“Political power grows out of the barrel of a gun,” Mao Zedong once famously said. Though China’s post-Mao leaders have struggled to keep the military brass under tight civilian control, in recent months, as factions have divided the leadership of the Communist Party, political rivals have vied for military support. This year, many in China have taken a more hawkish stance on the maritime disputes that have flared between China and its neighbors over the South China Sea and a set of islands farther north known as the Diaoyu in Chinese, or in Japanese, the Senkakus. Some analysts see a link between rising nationalistic fervor and China’s once-in-a-decade political transition, which begins in early November when heir apparent Xi Jinping is expected to take over the party’s top post from President Hu Jintao. A lingering question, however, is whether Hu will also relinquish the chairmanship of the party’s 12-member commission that controls the Chinese Army. As one theory goes, Beijing’s assertiveness in pressing its territorial claims this year could reflect efforts by Hu to prove his toughness and indispensability in order to remain in charge of the military for at least one more year.

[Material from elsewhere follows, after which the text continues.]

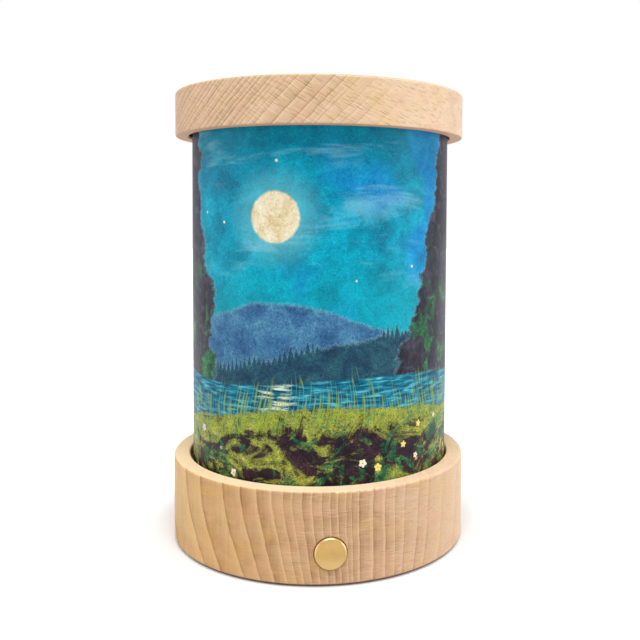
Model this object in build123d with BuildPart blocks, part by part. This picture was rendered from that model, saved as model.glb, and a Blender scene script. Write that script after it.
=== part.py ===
# Round table lantern. A turned beech base holds a rechargeable lamp unit, a brass push button at
# the front and a charging socket at the back. An opal tube with a printed sleeve round it stands
# loose in the base, and a turned beech lid rests on the tube.
#
# Millimetres. The origin is on the table under the middle of the base, +Z is up, and the button
# faces -Y.

import math
import os

from build123d import *

# Shade
shade_visible_height = 120.2  # between the rim of the base and the lid
shade_shift = 0.3  # the loose shade stands this far off centre, towards +X
sleeve_diameter = 98.2
sleeve_thickness = 0.4
sleeve_overlap = 9.0  # width of the glued seam at the back
sleeve_top_gap = 0.5  # the sleeve ends this far under the lid, so that the tube carries it
sleeve_to_tube = 0.3
tube_wall = 2.0
tube_edge = 0.4

# Wooden base
base_rim = 6.0  # wood outside the recess
base_recess_depth = 6.0
base_wall = 15.0  # from the outside to the electronics cavity
sleeve_to_base = 0.9
web_thickness = 6.0  # wood between the recess and the cavity
cavity_headroom = 8.6  # over the middle of the button
ledge_width = 6.6  # step that the bottom plate is screwed to
wood_edge = 0.8
wood_foot_edge = 0.5
rim_chamfer = 0.4

# Lid
lid_rim = 5.0
lid_thickness = 16.0
lid_recess_depth = 6.0
sleeve_to_lid = 0.9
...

There’s precedent for such a bizarre scenario. A decade ago, when Hu became the head of the party, his predecessor, Jiang Zemin, continued to control the military for another two years. “That made Hu feel awkward,” says Li Datong, former editor of the Chinese political magazine Freezing Point. Yet Li doesn’t believe that Hu would submit Xi to the same “humiliation.” Indeed, the fragmentation of authority that resulted from Jiang’s decision triggered some grumbling in the Army about ambiguity in the chain of command, and this may have prompted Jiang to vacate the position earlier than he desired. Another reason this scenario might not play out: Xi has stronger military ties than Hu. Before standing in line for succession, Xi served as the secretary to former defense minister Geng Biao. Xi also benefits from the fact that his father was a revolutionary veteran. “Most of the generals in China are [part of] the younger generations of veteran revolutionaries,” says Li. “They share the same personal experience with Xi. Naturally they’ll be closer to [him].”
As speculation rises over who will lead the Chinese military, the Army has its own set of political intrigues: as many as seven of its 10 active-military members are retiring in November. Last week, a number of senior generals were promoted and reshuffled in anticipation of the coming leadership transition. And at least one rising star may have been tainted by his perceived ties to disgraced Politburo member Bo Xilai. General Liu Yuan, the political commissar of the Academy of Military Science, the Army’s highest research institute, was once expected to join the commission in charge of the Chinese military. But when one of Bo’s aides sought refuge at an American consulate earlier this year—divulging details about high-level crime and government corruption—Bo flew to Yunnan province to visit the headquarters of an Army unit that his late father had once commanded. The move alarmed some Chinese leaders, who saw Bo’s move as a bid to drum up military support; Liu had ties to Bo, and that appears to have made Chinese officials nervous, despite the general’s decision to offer public support for Hu after Bo’s purge as Chongqing party secretary. Political power may not flow from the barrel of a gun as much as it did in Mao’s day, but China’s leaders still want to keep all guns pointing in the same direction.